Theoretical Treatment of Drift Waves in A Collisionless Plasma Regime within A Magnetically Confined Plasma

Abstract

The main objective of this study is to show that, the drift wave frequency and the radial distribution of the oscillating electric potential of a cylindrical magnetized plasma are influenced by the gradients in electron temperature, and the rotation. A theoretical model is introduced in this study which is based on two-fluid equations, for either electrons or ions and simplified to the collisionless magnetised plasma regime. In the present work, that the inclusion of electron temperature gradient is essential and must be taken into account in the theory. In addition, the plasma rotation which arises when a radial electric field exist in an axial magnetic field is included into a theoretical model. The effect of rotation will Doppler shift the drift wave frequency so that plasma rotates as a solid body.

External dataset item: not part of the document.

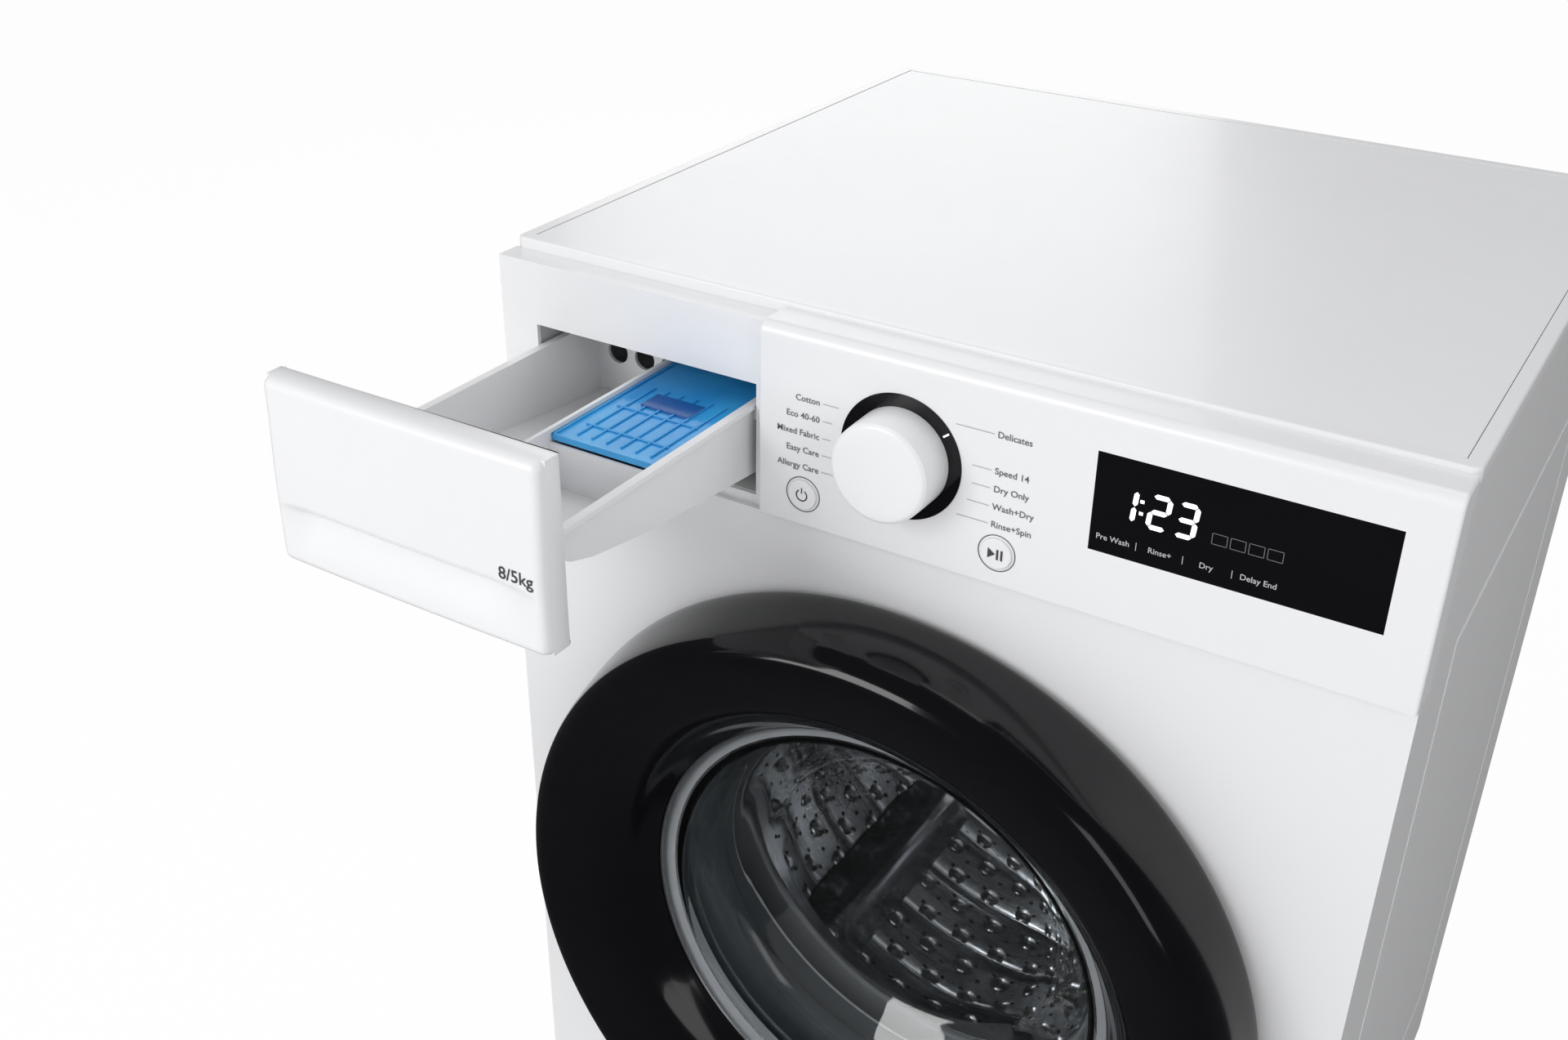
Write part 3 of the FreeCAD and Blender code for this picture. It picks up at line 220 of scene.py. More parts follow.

The radial plasma density and temperature profiles which are required as input to the theoretical calculation are also presented and displayed. The theoretical model predicts the actual frequency, and the radial fluctuation profiles of the mode and hence, the position of the maximum wave amplitude can be determined. We made a comparison of experimental measurement with the theoretical prediction for radial variation of eigen function of density fluctuation are also presented. The experimental data is obtained from an axial magnetised plasma of Zhang L. (1992) results. A matlap computer calculation is used for the differential equation for the radial distribution of the eigen function of density fluctuation. The results illustrates the importance of the effect of the electron-temperature and rotation Doppler shift into a theoretical model.